Mit 1. und 2. wird aber auch klar, dass kein Genie völlig unabhängig von den historischen Verläufen ist.

  1. Die wirklich großen "Geister" waren vor allem jung und dadurch unvorbelastet: es gibt einen uralten "Gag", dass sich ein Naturwissenschaftler mit 30 Jahren fast "beerdigen" lassen kann, weil er ab dann kaum mehr wirklich revolutionäre Neuerungen entdecken wird.

  2. Das ist nicht nur bei Mathematikern und Naturwissenschaftlern so, sondern vermutlich "allgemeinmenschlich":

im Nachhinein

(und insbesondere, wenn "man" erst mal berühmt ist)

scheint einem alles zwangsläufig, und dann vergessen die großen Entdecker selbst ebenso wie die "Öffentlichkeit", mit welchen Schwierigkeiten, Unwägbarkeiten, aber auch Zufällen der Weg zum Erfolg gespickt war

(wir erfahren ja meist nur von jenen, die "Glück" hatten, nicht aber von jenen, die vielleicht genauso "gut" waren, aber "gescheitert" sind, sei's, dass sie den letzten Schritt nicht geschafft haben, sei's, dass sie diesen Schritt sehr wohl tun konnten, er aber nie bekannt wurde).

  1. Die allermeisten großen "Geister" haben nur eine einzige Chance im Leben

(und sie dann auch genutzt):

Einstein mit erst der speziellen und dann zehn Jahre später

(also mit 36 Jahren!)

der allgemeinen Relativitätstheorie ist da die absolute Ausnahme.

  1. Die großen Genies haben oftmals die enormen Konsequenzen ihrer eigenen Entdeckungen nicht verstanden - und damit letztlich diese Entdeckungen selbst nicht (oder zumindest nicht vollständig).
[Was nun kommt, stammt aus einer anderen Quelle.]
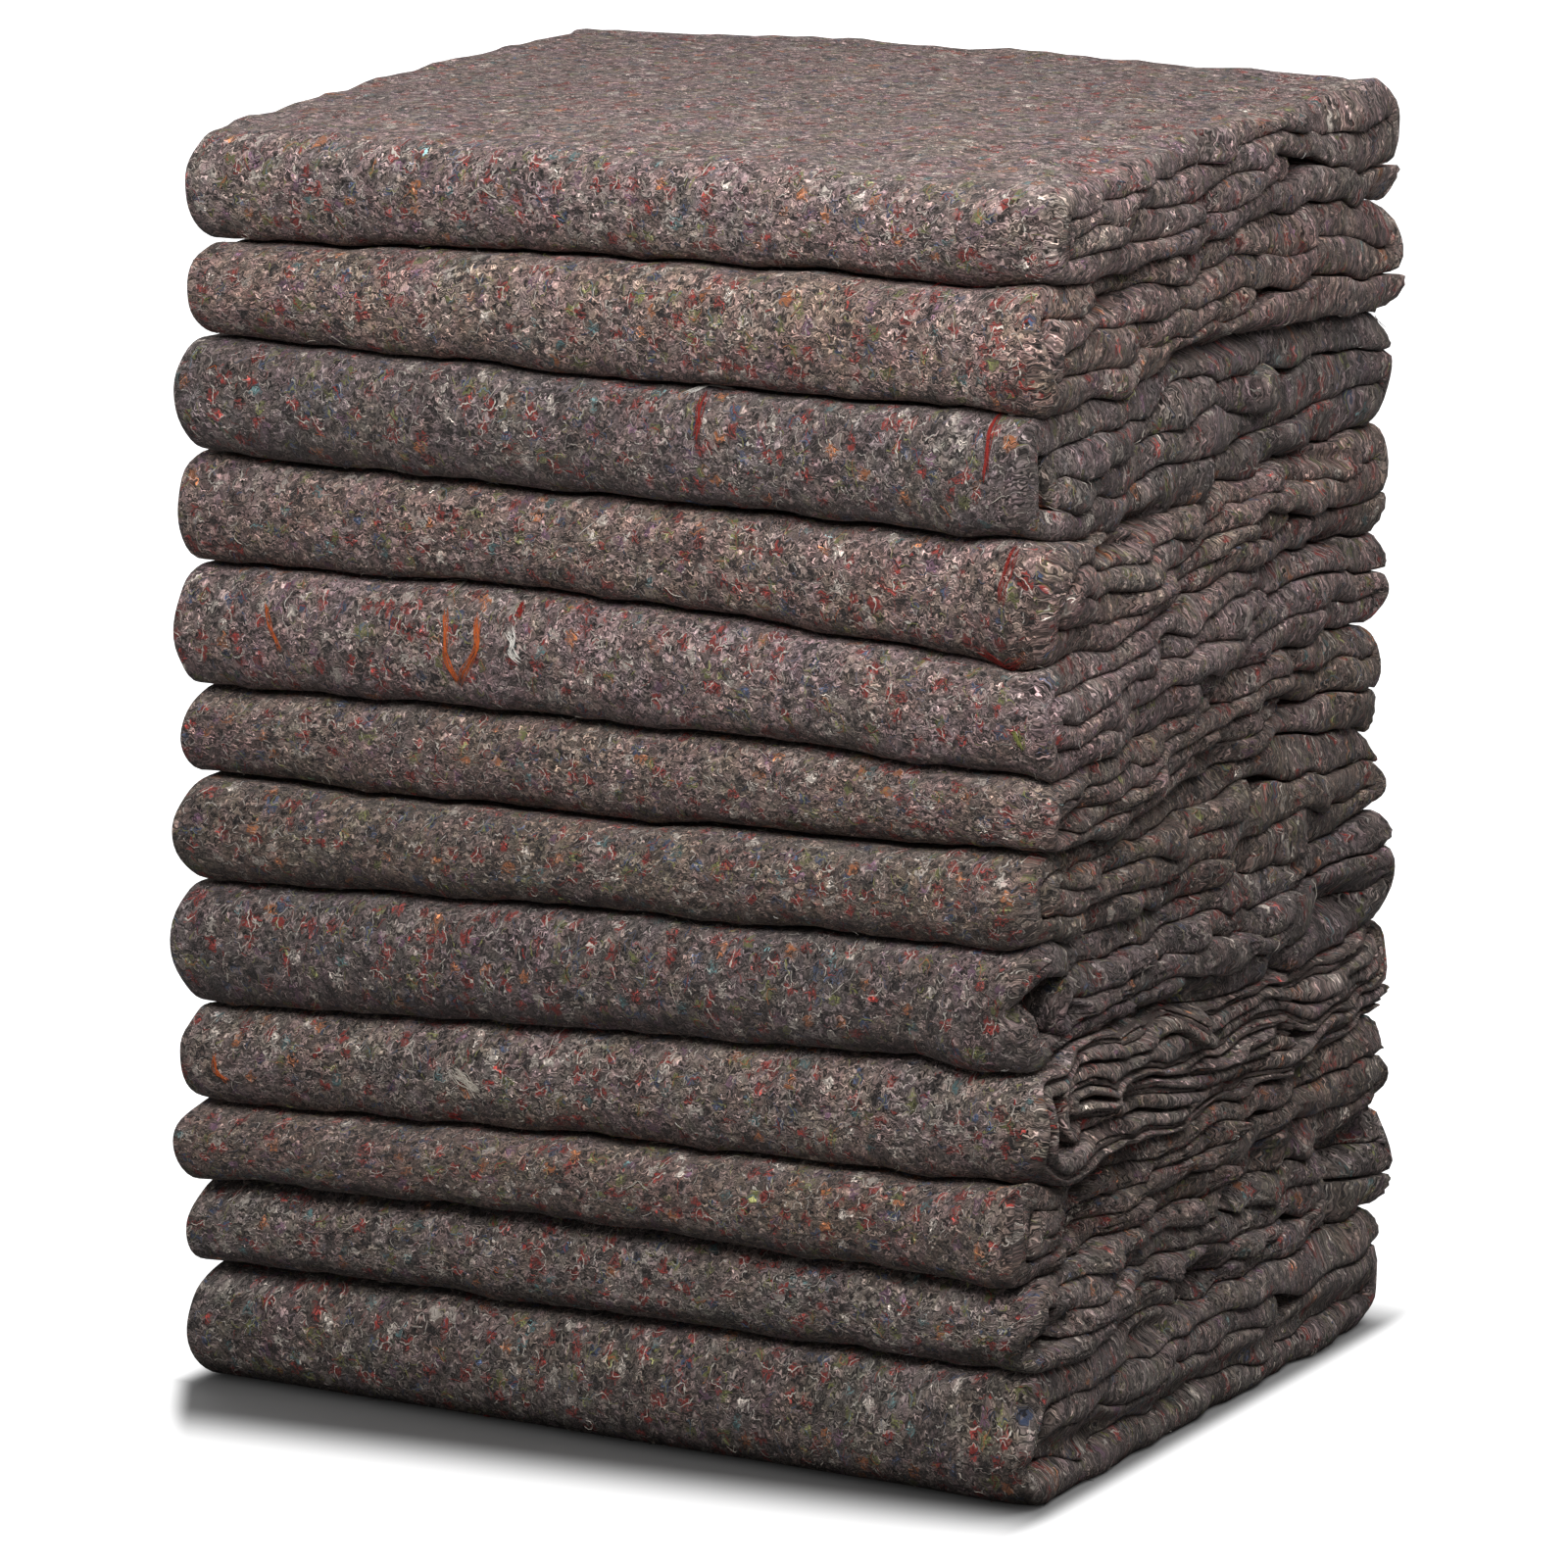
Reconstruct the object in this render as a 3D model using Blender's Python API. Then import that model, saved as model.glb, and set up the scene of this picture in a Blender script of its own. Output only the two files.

Sogar sie konnten noch nicht völlig aus dem alten Denken herausspringen.

Gerade die größten Genies waren sich ihrer eigenen Sache 

(weil sie sie selbst nicht ganz durchschaut hatten?)

keineswegs so sicher, bzw. ihre Sache ist nie ganz "eigen" geworden:

(sondern in einigen Äußerungen durchaus - Gott bewahre! - Lamarquist),

  1. Irgendwann - und da wird's dann endgültig "blue" im o.g. Sinne - wurden viele Genies von Jüngeren abgehängt und manchmal sogar (wissenschaftlich) reaktionär

(oder Wissenschaftsbürokraten).

So einige alternde Genies haben sogar

(vielleicht weil nach einem Gipfel nur noch Täler kommen können, d.h. die Zeit nach einem großen [dem letzten] Erfolg fast genauso bitter ist wie gar kein Erfolg? - nur stinkt mir diese Vermutung bzw. Unterstellung

- wie scheinbar dieser ganze Text? -

doch wieder allzu sehr nach Neid und daraus reflexhaft folgend Missgunst der Erfolglosen)

alles daran gesetzt, jüngeren Nachfolgern mit deren neuen Entdeckungen das Leben schwer zu machen.

Ein alternder Naturwissenschaftler bzw. Mathematiker

(so G.H. Hardy mal resigniert bis geradezu depressiv; vgl. Bild Bild A Mathematician's Apology; Cambridge University Press)

macht keine Wissenschaft mehr, sondern schreibt im besten Fall "über" sie

(was ich allerdings durchaus auch wichtig finde; für dieses historisierende und einordnende "drüber" sind nämlich junge Wissenschaftler zu blöd, weil es ihnen an Überblick bzw. Lebenserfahrung fehlt).

Und zweifelsohne gab es auch viele Genies, die im fortgeschrittenen Alter ihr Renommee, ihre Verbindugnen und ihre Kenntnisse genutzt haben, um junge Talenten zu fördern.

(Überhaupt kenne ich aus Geschichte und Gegenwart so einige 80jährige, deren Denken offener war bzw. ist als das so einiger schon mit 18 Jahren Bornierter!)


Warum mir all das so bemerkenswert erscheint?:

Keineswegs, um die Leistungen der ganz Großen zu schmälern

(was nur die Rache der Dummen wäre),

sondern weil Wissenschaft damit historisch und menschlich wird.